Sex charge dropped for former APD

Cala Smoldt/Correspondent

During the Preliminary hearing Tuesday in Mercer County Court Special Prosecutor Michael Vujovich dropped the charge against Seth Degelman. The charge alleged that from December 2012 - February 2013, Degelman committed a Class 3 felony of indecent solicitation of a child with the intent that the offense of aggravated criminal sexual abuse be committed to perform an act of sexual conduct. A Class 3 felony carries 2-5 years prison if convicted.

After hearing from witnesses, investigators Special Agent Brian Masters with the Illinois State Police and Illinois State Trooper Walt Willis, Special Prosecutor Michael Vujovich voluntarily dismissed the charges against Mr. Degelman.

The evidence was produced by testimony first, by Special Agent Brian Masters. He described the types of texts the victim was receiving from Mr. Degelman. He said Sarah Doe had received texts as recently as approximately two weeks prior to interviewing her in December, 2014. He said, "She received texts requesting nude photos and to have sex with her." Agent Masters said these types of texts had been continuous for quite some time. He said they believed she had received these requests when she was only 16.

"Neither Officer Degelman nor Sarah Doe indicated there was any sexual penetration... neither disclosed there was any touching - only texts and requests," said Agent Masters. He said Sarah Doe stated she was asked to have intercourse with Mr. Degelman, and he repeatedly asked for nude photos. "She never sent photos - nor did she meet with him."

Defense Attorney Morrison asked the investigator if he could tell the court the specific communications that came from Mr. Degelman prior to October 2013 (when the alleged victim turned 17). He replied, "I do not know all the information." The legal age of consent in Illinois is 17.

He then asked Agent Masters if he had lied to Mr. Degelman during interrogations telling him he saw the messages dating prior to the girl's 17th brithday. Agent Masters said, "Absolutely, at least twice, maybe more."

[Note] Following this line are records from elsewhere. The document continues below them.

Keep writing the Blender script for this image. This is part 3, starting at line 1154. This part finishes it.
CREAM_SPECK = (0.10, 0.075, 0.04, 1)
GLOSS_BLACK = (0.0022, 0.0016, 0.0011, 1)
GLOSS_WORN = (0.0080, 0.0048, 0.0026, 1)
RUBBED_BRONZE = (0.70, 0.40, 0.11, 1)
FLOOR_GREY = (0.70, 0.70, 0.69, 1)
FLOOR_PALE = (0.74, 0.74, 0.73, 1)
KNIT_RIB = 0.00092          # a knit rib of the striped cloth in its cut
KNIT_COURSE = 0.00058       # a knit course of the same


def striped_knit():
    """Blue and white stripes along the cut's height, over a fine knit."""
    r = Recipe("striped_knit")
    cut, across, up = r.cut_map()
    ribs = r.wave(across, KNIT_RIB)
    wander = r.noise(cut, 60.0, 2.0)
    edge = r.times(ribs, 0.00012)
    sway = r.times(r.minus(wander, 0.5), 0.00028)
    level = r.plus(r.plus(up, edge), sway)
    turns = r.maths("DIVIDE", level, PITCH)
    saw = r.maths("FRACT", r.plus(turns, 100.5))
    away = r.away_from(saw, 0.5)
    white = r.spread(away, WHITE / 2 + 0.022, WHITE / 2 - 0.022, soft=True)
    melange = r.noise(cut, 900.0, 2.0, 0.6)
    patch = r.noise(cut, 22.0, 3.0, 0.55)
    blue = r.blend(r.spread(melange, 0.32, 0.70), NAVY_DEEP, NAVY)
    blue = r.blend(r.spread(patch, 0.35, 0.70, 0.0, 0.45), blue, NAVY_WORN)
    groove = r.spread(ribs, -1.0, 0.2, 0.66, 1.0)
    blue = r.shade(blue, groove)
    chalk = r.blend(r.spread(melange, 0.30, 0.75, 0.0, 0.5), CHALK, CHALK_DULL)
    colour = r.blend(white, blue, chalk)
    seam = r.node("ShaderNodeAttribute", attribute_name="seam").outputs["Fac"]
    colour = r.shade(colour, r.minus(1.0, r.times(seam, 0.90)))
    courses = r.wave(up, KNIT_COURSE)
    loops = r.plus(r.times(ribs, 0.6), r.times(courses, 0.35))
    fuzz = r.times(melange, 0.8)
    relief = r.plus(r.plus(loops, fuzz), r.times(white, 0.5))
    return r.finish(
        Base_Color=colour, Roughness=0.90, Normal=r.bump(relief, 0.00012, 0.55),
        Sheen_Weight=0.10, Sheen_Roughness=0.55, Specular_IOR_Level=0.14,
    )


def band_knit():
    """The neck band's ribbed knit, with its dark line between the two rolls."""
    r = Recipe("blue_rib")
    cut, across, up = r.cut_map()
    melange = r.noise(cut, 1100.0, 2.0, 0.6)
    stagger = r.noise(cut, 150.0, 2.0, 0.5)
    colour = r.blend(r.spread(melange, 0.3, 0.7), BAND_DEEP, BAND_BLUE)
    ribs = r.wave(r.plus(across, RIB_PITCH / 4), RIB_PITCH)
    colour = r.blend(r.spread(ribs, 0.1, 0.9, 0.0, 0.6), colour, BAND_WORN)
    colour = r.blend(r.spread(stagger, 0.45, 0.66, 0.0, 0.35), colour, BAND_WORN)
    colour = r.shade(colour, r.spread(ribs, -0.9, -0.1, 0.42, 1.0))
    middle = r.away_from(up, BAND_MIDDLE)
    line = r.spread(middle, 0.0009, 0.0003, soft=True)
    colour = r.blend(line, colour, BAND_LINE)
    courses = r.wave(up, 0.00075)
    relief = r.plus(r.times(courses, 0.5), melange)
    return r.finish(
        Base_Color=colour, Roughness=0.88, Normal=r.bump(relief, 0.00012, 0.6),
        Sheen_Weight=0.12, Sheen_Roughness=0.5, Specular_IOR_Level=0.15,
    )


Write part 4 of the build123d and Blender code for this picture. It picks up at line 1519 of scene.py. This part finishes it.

Defense Attorney Morrison described the transcript of the interrogation. He said his client, Mr. Degelman denied sending anything to her prior to her 17th birthday for 6 pages of transcript. It wasn't until the end when investigators suggested perhaps he had been drunk or didn't remember that Mr. Degelman conceded that it was possible - based soley, according to Morrison, on the lie from Agent Masters that he had, in fact, seen the text evidence for himself.

Reading from the summary of findings into the investigation, Agent Master's said, "Officer Degelman indicated it (communication) was sometime in his first year of employment (2012)."

Agent Master's said, "It's clear she was repulsed or disgusted by her P.E. teacher's husband asking for nude photos," according to a Facebook conversation between 'Sarah Doe' and a friend.

The next witness to take the stand was Trooper Walt Willis. Prosecutor Vujovich asked him if the dates associated with texts transmitted took place prior to October 2013. Trooper Willis responded that he did not know. Willis said that he had requested pictures of Sarah Doe prior to October 2013, but did not present solid, written evidence of communication prior to Sarah Doe turning 17.

Defense Attorney David Morrison asked Trooper Willis when the victim, 'Sarah Doe', said she got a new phone. Trooper Willis testified that Ms. Doe said she had received her phone about a year ago, around December 2013.

Attorney Morrison said, "Everything you've referred to on this cell phone is not a crime." He concluded that if she received the phone about December 2013, then everything retrieved from it would have been after she could, "lawfully consent to anything she wanted,"

The trooper did not recall any requests sent via electronic media before her 17th birthday.

It was then that Special Prosecutor Vujovich made a motion to voluntarily dismiss the charge.

Defense Attorney Morrison said, "None of the communication produced today put it before October 2013." Morrison said the State can still file a charge against Mr. Degelman in the matter in the future. "I'm pleased, so far, with what's happened today... I feel sorry for what his family has had to go through up to today."